In announcing the appointment, Miles Lerman, chairman of the Memorial Council, said of Katz: “He is a deep and creative thinker, with a demonstrated understanding of both the historical and moral lessons of the Holocaust.

“His selection underscores the museum’s commitment to Holocaust education at every level, including the expansion of our archives, the strengthening of the current international community of scholarship and the training of our next generation of scholars,” Lerman said.

Katz will take over the directorship in March.

Since opening in April 1993, the museum has received nearly 3.5 million visitors. Sixty percent of its $41 million annual budget comes from the federal government, with the rest coming from private donations.

In selecting Katz, the museum’s search committee passed over Michael Berenbaum, currently director of the museum’s research institute and a candidate for the post.

In his book, Katz argues that the uniqueness of the Holocaust does not lie in the number of deaths, or in the percentage of Jews murdered.

Instead, the Holocaust is unique, writes Katz, because “never before has a state set out, as a matter of intentional principle and actualized policy, to annihilate every man, woman and child belonging to a specific people.”

Nonetheless, he rejects the view that the Holocaust is so unique that it stands outside history and rational discussion.

Only by comparing the Holocaust to other mass tragedies, he writes, is it possible to establish its uniqueness and to comprehend it.

In the volume already published, Katz compares the Holocaust to Roman slavery, medieval anti-Semitism, and medieval persecution of witches, homosexuals and heretics.

The second volume, which Katz hopes to publish within two years, will be much more politically charged.

Titled “Mass Death in the Modern Age,” it will discuss black slavery in the New World, the decimation of native Americans and the mass killings this century in Armenia, Biafra and Cambodia.

Already, Katz has taken aim at feminists who have referred to witch hunts as “Gynocide,” and books about Native Americans which refer to an “American Holocaust.”

Regarding present-day events, Katz said in an interview that the killings in Bosnia are “clearly not genocide.”

But he said the museum’s current exhibition on Bosnia is “clearly appropriate.”

“The object of the museum was to provide a kind of concern for the human condition,” he said.

“By stressing the particularity of the Holocaust, it has allowed people to grasp a very powerful image of what prejudice and stereotypes can lead to.

“What the Holocaust has taught us is that we have to be concerned with all kinds of tragedies, that human life is a valuable thing.

“The crime of the Holocaust doesn’t mean that other deaths are inconsequential. When I talk of all these other events, I never intend to denigrate or reduce the suffering of others, or make improper moral comparisons.
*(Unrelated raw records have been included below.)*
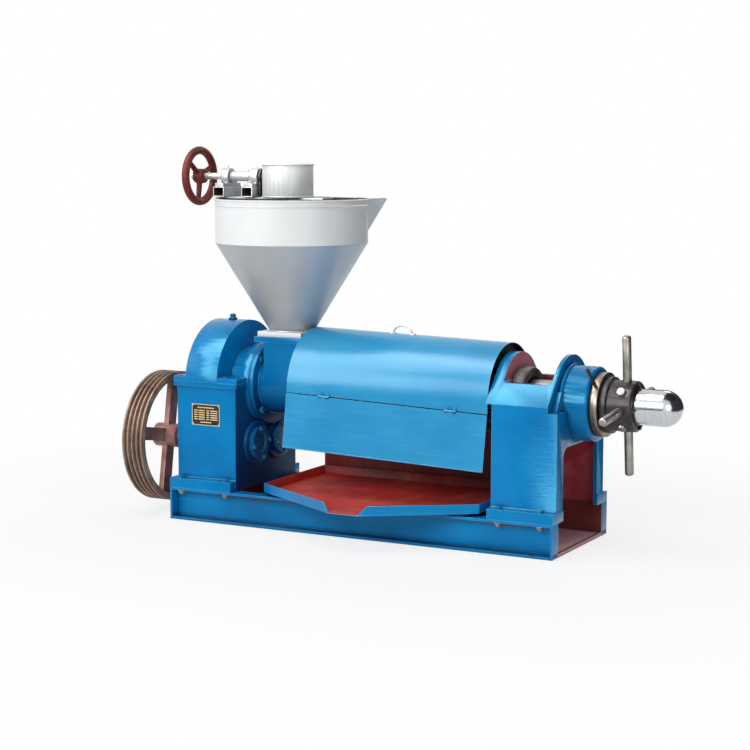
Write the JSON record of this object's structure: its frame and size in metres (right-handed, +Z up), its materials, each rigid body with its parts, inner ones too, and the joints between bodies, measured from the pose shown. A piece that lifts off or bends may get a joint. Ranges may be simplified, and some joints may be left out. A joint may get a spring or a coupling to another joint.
{
  "type": "screw oil press",
  "caption": "Belt-driven screw oil press: geared screw in a barred cage under a half-round hood, funnel hopper with hand feeder, oil tray and hand-adjusted discharge end on a channel base.",
  "frame": {"origin": "centre of the base frame on the floor plane", "axes": "+X along the screw from the belt pulley to the adjusting hub, operator on the -Y side, +Z up"},
  "size_m": [2.0931, 0.7529, 1.391],
  "materials": {
    "blue": "glossy enamel with brush marks",
    "maroon": "red oxide primer",
    "silver": "aluminium paint",
    "rust": "brown grey primed casting",
    "wheel_red": "red brown enamel",
    "steel": "machined steel",
    "worn_steel": "worn bare steel",
    "dark_iron": "dark brown casting",
    "chrome": "polished",
    "gear_steel": "oiled gear steel",
    "plate": "black and brass coloured plate"
  },
  "bodies": {
    "machine_frame": {"base_channel_front": "blue", "base_channel_rear": "blue", "base_bottom_plate": "maroon", "base_cross_members": "maroon", "gearbox_lower_case": "blue", "gearbox_upper_case": "blue", "gearbox_split_bolts": "steel", "breather_plug": "blue", "nameplate": "plate", "input_cap_left": "blue", "input_cap_right": "blue", "middle_cap_left": "blue", "middle_cap_right": "blue", "main_cap_left": "blue", "cover_bolts": "blue", "shaft_bearings": "steel", "main_bearings": "steel", "feed_body": "blue", "hopper": "silver", "hopper_crossbar": "silver", "bearing_stand": "silver", "pillow_blocks": "silver", "feeder_drum": "silver", "cage_lower": "dark_iron", "cage_upper": "dark_iron", "cage_bars": "gear_steel", "cage_clamp_bolts": "steel", "discharge_collar": "rust", "hood_top": "blue", "hood_saddles": "maroon", "hood_handle": "steel", "hood_hinges": "blue", "rear_guard": "maroon", "discharge_stand": "blue", "foot_bolts": "steel", "bearing_housing": "blue"},
    "main_screw": {"main_gear": "gear_steel", "screw_shaft": "steel", "feed_worm": "gear_steel", "press_worms": "gear_steel", "discharge_cone": "gear_steel"},
    "middle_line": {"middle_shaft": "gear_steel", "middle_gear": "gear_steel"},
    "input_line": {"input_shaft": "steel", "input_pinion": "gear_steel", "drive_pulley": "rust"},
    "hand_drive": {"handwheel": "wheel_red", "handwheel_shaft": "steel", "bevel_pinion": "gear_steel"},
    "auger": {"bevel_gear": "gear_steel", "feed_auger": "steel"},
    "front_flap": {"hood_front_flap": "blue"},
    "tray": {"oil_tray": "maroon"},
    "thrust": {"thrust_carrier": "steel"},
    "adjuster": {"adjusting_hub": "dark_iron", "adjusting_bars": "worn_steel", "hub_plugs": "worn_steel", "nose_cap": "chrome"},
    "lock": {"lock_ring": "steel", "lock_lever": "dark_iron"}
  },
  "joints": [
    {"name": "thrust_slide", "type": "slide", "parent": "machine_frame", "child": "thrust", "axis": [1, 0, 0], "range_m": [-0.0031, 0.0031]},
    {"name": "hub_turn", "type": "hinge", "parent": "thrust", "child": "adjuster", "pos_m": [0.943, 0, 0.508], "axis": [1, 0, 0], "range_deg": [-180, 180]},
    {"name": "screw_turn", "type": "hinge", "parent": "thrust", "child": "main_screw", "pos_m": [0, 0, 0.508], "axis": [1, 0, 0], "continuous": true},
    {"name": "middle_turn", "type": "hinge", "parent": "machine_frame", "child": "middle_line", "pos_m": [-0.6, 0.083, 0.286], "axis": [1, 0, 0], "continuous": true},
    {"name": "pulley_turn", "type": "hinge", "parent": "machine_frame", "child": "input_line", "pos_m": [-0.894, -0.082, 0.286], "axis": [1, 0, 0], "continuous": true},
    {"name": "auger_turn", "type": "hinge", "parent": "machine_frame", "child": "auger", "pos_m": [-0.388, 0, 1], "axis": [0, 0, 1], "continuous": true},
    {"name": "handwheel_turn", "type": "hinge", "parent": "machine_frame", "child": "hand_drive", "pos_m": [-0.793, 0, 1.279], "axis": [1, 0, 0], "continuous": true},
    {"name": "flap_swing", "type": "hinge", "parent": "machine_frame", "child": "front_flap", "pos_m": [-0.286, -0.222, 0.504], "axis": [-0.9989, -0.0253, 0.0405], "range_deg": [0, 110]},
    {"name": "tray_slide", "type": "slide", "parent": "machine_frame", "child": "tray", "axis": [0, -1, 0], "range_m": [0, 0.3]},
    {"name": "lock_turn", "type": "hinge", "parent": "machine_frame", "child": "lock", "pos_m": [0.857, 0, 0.508], "axis": [1, 0, 0], "range_deg": [-30, 30]}
  ],
  "couplings": [
    {"joint": "thrust_slide", "follows": "hub_turn", "m_per_rad": 0.00095493},
    {"joint": "middle_turn", "follows": "screw_turn", "ratio": -5.5833},
    {"joint": "pulley_turn", "follows": "screw_turn", "ratio": 9.7708},
    {"joint": "handwheel_turn", "follows": "auger_turn", "ratio": -1}
  ]
}
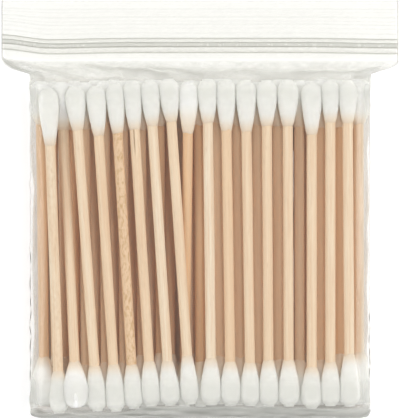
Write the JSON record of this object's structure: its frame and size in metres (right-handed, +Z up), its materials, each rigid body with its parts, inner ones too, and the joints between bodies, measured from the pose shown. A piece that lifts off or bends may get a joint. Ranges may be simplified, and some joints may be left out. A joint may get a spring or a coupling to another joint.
{
  "type": "cotton swab zip bag",
  "caption": "Clear press-to-close bag packed full of wooden-stick cotton swabs in nested rows, lying on its back, with a flat zip header.",
  "frame": {"origin": "under the middle of the whole bag, on the surface that its back lies on", "axes": "+X across the bag to the right, +Y along the swabs from the fold to the zip and lips, +Z up out of the front panel"},
  "size_m": [0.091, 0.0958, 0.0193],
  "materials": {
    "film": "clear glossy film",
    "zip": "translucent, glossy",
    "wood": "plain birch, unfinished",
    "cotton": "soft, matt, wound fibre"
  },
  "bodies": {
    "root": {"back_zip_strip": "zip", "front_zip_strip": "zip", "row_2_bottom_cotton": "cotton", "row_2_sticks": "wood", "row_2_top_cotton": "cotton", "row_3_bottom_cotton": "cotton", "row_3_sticks": "wood", "row_3_top_cotton": "cotton", "row_4_bottom_cotton": "cotton", "row_4_sticks": "wood", "row_4_top_cotton": "cotton", "row_5_bottom_cotton": "cotton", "row_5_sticks": "wood", "row_5_top_cotton": "cotton", "swab_01_bottom_cotton": "cotton", "swab_01_stick": "wood", "swab_01_top_cotton": "cotton", "swab_02_bottom_cotton": "cotton", "swab_02_stick": "wood", "swab_02_top_cotton": "cotton", "swab_03_bottom_cotton": "cotton", "swab_03_stick": "wood", "swab_03_top_cotton": "cotton", "swab_04_bottom_cotton": "cotton", "swab_04_stick": "wood", "swab_04_top_cotton": "cotton", "swab_05_bottom_cotton": "cotton", "swab_05_stick": "wood", "swab_05_top_cotton": "cotton", "swab_06_bottom_cotton": "cotton", "swab_06_stick": "wood", "swab_06_top_cotton": "cotton", "swab_07_bottom_cotton": "cotton", "swab_07_stick": "wood", "swab_07_top_cotton": "cotton", "swab_08_bottom_cotton": "cotton", "swab_08_stick": "wood", "swab_08_top_cotton": "cotton", "swab_09_bottom_cotton": "cotton", "swab_09_stick": "wood", "swab_09_top_cotton": "cotton", "swab_10_bottom_cotton": "cotton", "swab_10_stick": "wood", "swab_10_top_cotton": "cotton", "swab_11_bottom_cotton": "cotton", "swab_11_stick": "wood", "swab_11_top_cotton": "cotton", "swab_12_bottom_cotton": "cotton", "swab_12_stick": "wood", "swab_12_top_cotton": "cotton", "swab_13_bottom_cotton": "cotton", "swab_13_stick": "wood", "swab_13_top_cotton": "cotton", "swab_14_bottom_cotton": "cotton", "swab_14_stick": "wood", "swab_14_top_cotton": "cotton", "swab_15_bottom_cotton": "cotton", "swab_15_stick": "wood", "swab_15_top_cotton": "cotton", "zip_bag": "film"}
  },
  "joints": []
}
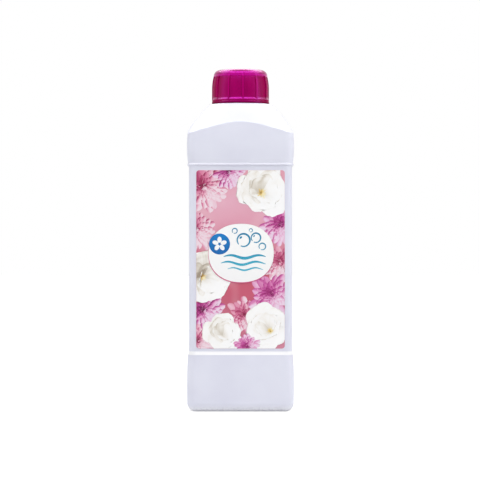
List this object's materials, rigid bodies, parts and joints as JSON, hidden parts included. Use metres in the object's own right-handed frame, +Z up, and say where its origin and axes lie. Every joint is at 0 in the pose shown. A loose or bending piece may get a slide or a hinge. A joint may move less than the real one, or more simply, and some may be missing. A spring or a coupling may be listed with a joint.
{
  "type": "laundry detergent bottle",
  "caption": "Tall blown bottle of near-square section with a recessed label panel, a domed shoulder and a ribbed screw cap, full of liquid detergent.",
  "frame": {"origin": "centre of the base, on the plane it stands on", "axes": "+Z up along the neck, -Y towards the front label, +X to the right as seen from the front"},
  "size_m": [0.078, 0.069, 0.25],
  "materials": {
    "bottle_plastic": "satin",
    "liquid": "gloss",
    "cap_plastic": "gloss",
    "disc_foam": "matte",
    "label_film": "satin"
  },
  "bodies": {
    "bottle_body": {"bottle": "bottle_plastic", "detergent": "liquid", "front_label": "label_film", "back_label": "label_film"},
    "disc_body": {"sealing_disc": "disc_foam"},
    "cap_body": {"screw_cap": "cap_plastic"}
  },
  "joints": [
    {"name": "cap_lift", "type": "slide", "parent": "bottle_body", "child": "disc_body", "axis": [0, 0, 1], "range_m": [0, 0.0252]},
    {"name": "cap_turn", "type": "hinge", "parent": "disc_body", "child": "cap_body", "pos_m": [0, 0, 0.2464], "axis": [0, 0, 1], "range_deg": [0, 2160.5]}
  ],
  "couplings": [
    {"joint": "cap_turn", "follows": "cap_lift", "rad_per_m": 1496}
  ]
}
All these other events are immoral,” he said.

Katz’s approach has drawn fire from other historians.

“If one happens to be interested in the problem of uniqueness, then I don’t believe one can bypass the work done by Katz,” said Raul Hilberg, author of “The Destruction of European Jews.”

“The question is whether you consider uniqueness important, and whether you define uniqueness in terms of your own choosing. Any historical event is unique, but by the same token every historical event lacks uniqueness if you bring it into a broad context,” said Hilberg, a former member of the Holocaust Council.

More critical still was David Biale, professor of Jewish history at the Graduate Theological Union in Berkeley, Calif.

Reviewing Katz’s book in the January issue of Tikkun, Biale questions its premise that it is undertaking a historical examination.

“What is the point of undertaking this enormous enterprise if it not some kind of extra-historical claim?” writes Biale.

For Biale, the need to defend the Holocaust’s uniqueness is “a way of defending the particularity of Jewish identity, a new secular form of the chosenness of the Jews.”

And Biale worries that “if what happened to the Jews is unique, then what kind of solidarity becomes possible with others who suffer other forms of evil?”

But Katz received strong support from at least one of the members of the Holocaust Council who has long taken the more universalist side in internal museum debates.

Father John Pawlikowski, professor of social ethics at the Catholic Theological Union in Chicago, said he was “in very substantial agreement with the orientation” Katz took.

Pawlikowski said he anticipated possible disagreement – when Katz reaches his third volume, covering the Nazi regime – over the role of the handicapped, the Gypsies and the Poles as planned victims of genocide.

But whatever their disagreement, said Pawlikowski, “Katz has amply demonstrated his understanding of and compassion for the many victims of human brutality throughout history.”